** DESCRIPTION OF THE TASK **
Both the line containing "check and save" and the line containing "obj.parent = None" belong in the answer, along with every line between them; print exactly those.

** DATA SHOWN **
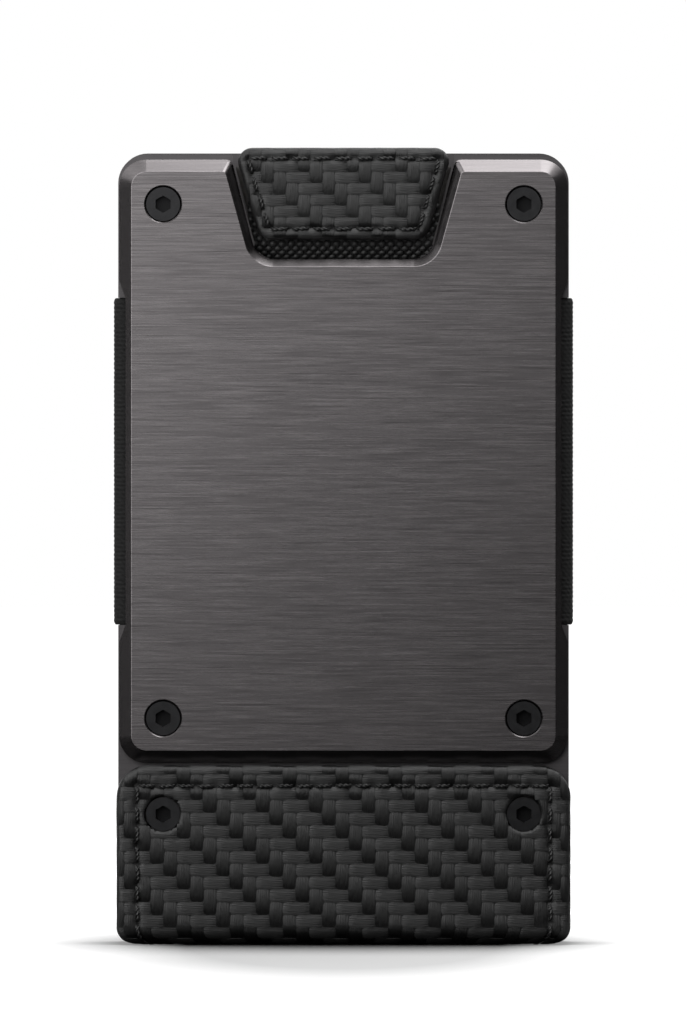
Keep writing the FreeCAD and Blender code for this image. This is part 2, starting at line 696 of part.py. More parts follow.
def pull_tab():
    low_half = minus(notch_wall(TAB_LOW), of("tab_clear"))
    top_half = minus(notch_wall(TAB_TOP), of("tab_clear"))
    low_corner, top_corner = of("tab_low_corner"), of("tab_top_corner")
    tab_layer("tab_front_leather", TAB_CORE, TAB_FACE, TAB_LOW, TAB_TOP, low_half, top_half, low_corner, top_corner)
    inset = of("core_inset")
    tab_layer("tab_core", TAB_STRAP, TAB_CORE, plus(TAB_LOW, inset), minus(TAB_TOP, inset),
              minus(low_half, inset), minus(top_half, inset),
              minus(low_corner, inset), minus(top_corner, f"({inset} / 2)"))
    near = minus(TAB_BACKING, of("tab_backing"))
    tab_layer("tab_back_leather", near, TAB_BACKING, BACKING_LOW, BACKING_TOP,
              backing_half(BACKING_LOW), backing_half(BACKING_TOP), None, None)


def strap_run():
    """Webbing that slides: behind the front chassis, then forward into the tab."""
    jog_low = minus(NOTCH_LOW, of("jog_start"))
    jog_high = plus(jog_low, of("jog_rise"))
    profile = [
        (f"-{STRAP_OUT}", of("strap_split")),
        (f"-{STRAP_OUT}", jog_low),
        (f"-{TAB_STRAP}", jog_high),
        (f"-{TAB_STRAP}", BACKING_TOP),
        (f"-{TAB_BACKING}", BACKING_TOP),
        (f"-{TAB_BACKING}", jog_high),
        (f"-{STRAP_IN}", jog_low),
        (f"-{STRAP_IN}", of("strap_split")),
    ]
    strip_pad("strap_sliding_run", profile, half("strap_width"))


def strap_fold():
    """Webbing that stays: its fold under the cards and its run up the back chassis."""
    low = plus(LINING_TOP, of("strap_clear"))
    low_in = plus(low, of("strap_thick"))
    split = minus(of("strap_split"), of("strap_split_gap"))
    profile = [
        (f"-{STRAP_OUT}", split),
        (f"-{STRAP_OUT}", low),
        (STRAP_OUT, low),
        (STRAP_OUT, STRAP_END),
        (STRAP_IN, STRAP_END),
        (STRAP_IN, low_in),
        (f"-{STRAP_IN}", low_in),
        (f"-{STRAP_IN}", split),
    ]
    body = strip_pad("strap_fold_and_return", profile, half("strap_width"))
    outside = [(f"-{STRAP_OUT}", low), (STRAP_OUT, low)]
    inside = [(f"-{STRAP_IN}", low_in), (STRAP_IN, low_in)]
    dress(body, "Fillet", "outer_fold", runs_along("X", outside), of("strap_bend"))
    dress(body, "Fillet", "inner_fold", runs_along("X", inside), minus(of("strap_bend"), of("strap_thick")))
    rivets = both_sides((of("rivet_side"), RIVET_RISE))
    hole = plus(of("rivet_shank"), of("rivet_ease"))
    facing_cut(body, BACK, "rivet_holes", STRAP_IN, STRAP_OUT, centres=rivets, diameter=hole)


def strap_rivets():
    head = half("rivet_head")
    shank = half("rivet_shank")
    rim = minus(head, of("rivet_head_thick"))
    start = minus(STRAP_IN, of("rivet_head_thick"))
    for hand, sign in (("left", "-"), ("right", "")):
        parts = [
            (rim, head, "0", of("rivet_head_thick")),
            (shank, shank, of("rivet_head_thick"), minus(CHASSIS, of("rivet_ease"), STRAP_IN)),
        ]
        rivet = turned(f"strap_rivet_{hand}", parts)
        rivet.Placement = FreeCAD.Placement(Vector(0, 0, 0), Rotation(Vector(1, 0, 0), -90))
        rivet.setExpression("Placement.Base.x", sign + of("rivet_side"))
        rivet.setExpression("Placement.Base.y", start)
        rivet.setExpression("Placement.Base.z", RIVET_RISE)


# ----------------------------------------------------------------- money clip
def clip_foot():
    """Screwed end of the spring strip, with the step that lifts it off the plate."""
    end = minus(CLIP_ROOT, of("clip_root_gap"))
    raised = plus(CLIP_RAISED, of("clip_thick"))
    profile = [
        (PLATE, CLIP_LOW),
        (CLIP, CLIP_LOW),
        (CLIP, CLIP_FLAT_TOP),
        (raised, CLIP_STEP_TOP),
        (raised, end),
        (CLIP_RAISED, end),
        (CLIP_RAISED, CLIP_STEP_TOP),
        (PLATE, CLIP_FLAT_TOP),
    ]
    body = strip_pad("clip_foot", profile, half("clip_width"))
    corners = both_sides((half("clip_width"), CLIP_LOW))
    dress(body, "Fillet", "corners", runs_along("Y", corners), of("clip_corner"))
    centres = [("0", CLIP_SCREW_LOW), ("0", CLIP_SCREW_HIGH)]
    facing_cut(body, BACK, "holes", PLATE, CLIP, centres=centres, diameter=of("clip_hole"))
    rims = rim_at(CLIP, half("clip_hole"))
    dress(body, "Chamfer", "countersinks", rims, f"(({of('sink_wide')} - {of('clip_hole')}) / 2)")


def round_tip(body, wide, high, radius, far):
    """Cuts both top corners of a leaning strip to a radius, seen from the back."""
    centre_x = minus(wide, radius)
    centre_z = minus(high, radius)
    for name, sign in (("right", ""), ("left", "-")):
        waste = [
            (sign + wide, centre_z),
            (sign + centre_x, high),
            (sign + centre_x, plus(high, PAST)),
            (sign + plus(wide, PAST), plus(high, PAST)),
            (sign + plus(wide, PAST), centre_z),
        ]
        arcs = {0: (sign + centre_x, centre_z, radius)}
        facing_cut(body, BACK, f"{name}_tip", PLATE, far, waste, arcs)


def clip_tongue():
    """Free end of the spring strip: it leans in to its gripping bend and flares out."""
    touch = plus(PLATE, of("clip_touch_gap"))
    tip = plus(touch, of("clip_flare"))
    thick = of("clip_thick")
    profile = [
        (CLIP_RAISED, CLIP_ROOT),
        (plus(CLIP_RAISED, thick), CLIP_ROOT),
        (plus(touch, thick), CLIP_TOUCH),
        (plus(tip, thick), CLIP_TIP),
        (tip, CLIP_TIP),
        (touch, CLIP_TOUCH),
    ]
    body = strip_pad("clip_tongue", profile, half("clip_width"))
    round_tip(body, half("clip_width"), CLIP_TIP, of("clip_corner"), plus(tip, PAST))
    bends = [(touch, CLIP_TOUCH)]
    dress(body, "Fillet", "outer_bend", runs_along("X", bends), plus(of("clip_bend"), thick))
    bends = [(plus(touch, thick), CLIP_TOUCH)]
    dress(body, "Fillet", "inner_bend", runs_along("X", bends), of("clip_bend"))


front_plate()
front_chassis()
back_plate()
back_chassis()
all_screws()
spine_leather()
spine_lining()
elastic_band()
pull_tab()
strap_run()
strap_fold()
strap_rivets()
clip_foot()
clip_tongue()
doc.recompute()


# -------------------------------------------------------------- check and save
def sub_parts():
    used = set()
    for item in doc.Objects:
        if item.TypeId in ("Part::Cut", "Part::MultiFuse"):
            used.update(child.Name for child in item.OutList)
    kinds = ("PartDesign::Body", "Part::Cut", "Part::MultiFuse")
    return [item for item in doc.Objects if item.TypeId in kinds and item.Name not in used]


for item in doc.Objects:
    if "Invalid" in item.State or "Error" in item.State:
        raise RuntimeError(f"{item.Name} failed: {item.State}")

os.makedirs("parts", exist_ok=True)
finished = sub_parts()
for item in finished:
    if item.Shape.isNull() or not item.Shape.isValid() or len(item.Shape.Solids) != 1:
        raise RuntimeError(f"{item.Label} is not one valid solid")
for item in finished:
    item.Shape.exportStep(f"parts/{item.Label}.step")
    print(f"{item.Label}: {item.Shape.Volume:.1f} mm3")
print(f"{len(finished)} sub-parts written")
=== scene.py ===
import math

import bpy
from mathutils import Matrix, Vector, noise


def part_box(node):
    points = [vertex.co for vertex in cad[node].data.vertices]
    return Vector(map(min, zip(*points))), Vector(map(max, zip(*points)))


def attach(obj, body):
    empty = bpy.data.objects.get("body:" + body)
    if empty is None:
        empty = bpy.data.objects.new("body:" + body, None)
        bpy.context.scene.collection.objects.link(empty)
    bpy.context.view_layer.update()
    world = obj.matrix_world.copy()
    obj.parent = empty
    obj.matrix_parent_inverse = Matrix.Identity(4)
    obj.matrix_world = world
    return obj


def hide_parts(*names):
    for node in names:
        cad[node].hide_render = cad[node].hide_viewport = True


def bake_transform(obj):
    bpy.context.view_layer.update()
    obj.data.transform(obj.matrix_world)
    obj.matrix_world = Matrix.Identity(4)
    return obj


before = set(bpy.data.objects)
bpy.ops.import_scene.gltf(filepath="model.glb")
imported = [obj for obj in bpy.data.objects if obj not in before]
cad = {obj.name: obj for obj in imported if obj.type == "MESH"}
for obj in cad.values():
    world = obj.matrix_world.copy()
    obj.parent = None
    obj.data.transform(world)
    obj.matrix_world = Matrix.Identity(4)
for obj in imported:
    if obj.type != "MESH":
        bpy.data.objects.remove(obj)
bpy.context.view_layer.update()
mm = 0.001  # the frame is in metres, and the sizes below are in millimetres
noise.seed_set(5)  # without it, noise_vector gives other values in each run
print("frame loaded:", len(cad), "parts")


def hexColour(code):
    parts = [int(code[at:at + 2], 16) / 255 for at in (1, 3, 5)]
    return (*[p / 12.92 if p <= 0.04045 else ((p + 0.055) / 1.055) ** 2.4 for p in parts], 1.0)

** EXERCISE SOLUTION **
# -------------------------------------------------------------- check and save
def sub_parts():
    used = set()
    for item in doc.Objects:
        if item.TypeId in ("Part::Cut", "Part::MultiFuse"):
            used.update(child.Name for child in item.OutList)
    kinds = ("PartDesign::Body", "Part::Cut", "Part::MultiFuse")
    return [item for item in doc.Objects if item.TypeId in kinds and item.Name not in used]


for item in doc.Objects:
    if "Invalid" in item.State or "Error" in item.State:
        raise RuntimeError(f"{item.Name} failed: {item.State}")

os.makedirs("parts", exist_ok=True)
finished = sub_parts()
for item in finished:
    if item.Shape.isNull() or not item.Shape.isValid() or len(item.Shape.Solids) != 1:
        raise RuntimeError(f"{item.Label} is not one valid solid")
for item in finished:
    item.Shape.exportStep(f"parts/{item.Label}.step")
    print(f"{item.Label}: {item.Shape.Volume:.1f} mm3")
print(f"{len(finished)} sub-parts written")
=== scene.py ===
import math

import bpy
from mathutils import Matrix, Vector, noise


def part_box(node):
    points = [vertex.co for vertex in cad[node].data.vertices]
    return Vector(map(min, zip(*points))), Vector(map(max, zip(*points)))


def attach(obj, body):
    empty = bpy.data.objects.get("body:" + body)
    if empty is None:
        empty = bpy.data.objects.new("body:" + body, None)
        bpy.context.scene.collection.objects.link(empty)
    bpy.context.view_layer.update()
    world = obj.matrix_world.copy()
    obj.parent = empty
    obj.matrix_parent_inverse = Matrix.Identity(4)
    obj.matrix_world = world
    return obj


def hide_parts(*names):
    for node in names:
        cad[node].hide_render = cad[node].hide_viewport = True


def bake_transform(obj):
    bpy.context.view_layer.update()
    obj.data.transform(obj.matrix_world)
    obj.matrix_world = Matrix.Identity(4)
    return obj


before = set(bpy.data.objects)
bpy.ops.import_scene.gltf(filepath="model.glb")
imported = [obj for obj in bpy.data.objects if obj not in before]
cad = {obj.name: obj for obj in imported if obj.type == "MESH"}
for obj in cad.values():
    world = obj.matrix_world.copy()
    obj.parent = None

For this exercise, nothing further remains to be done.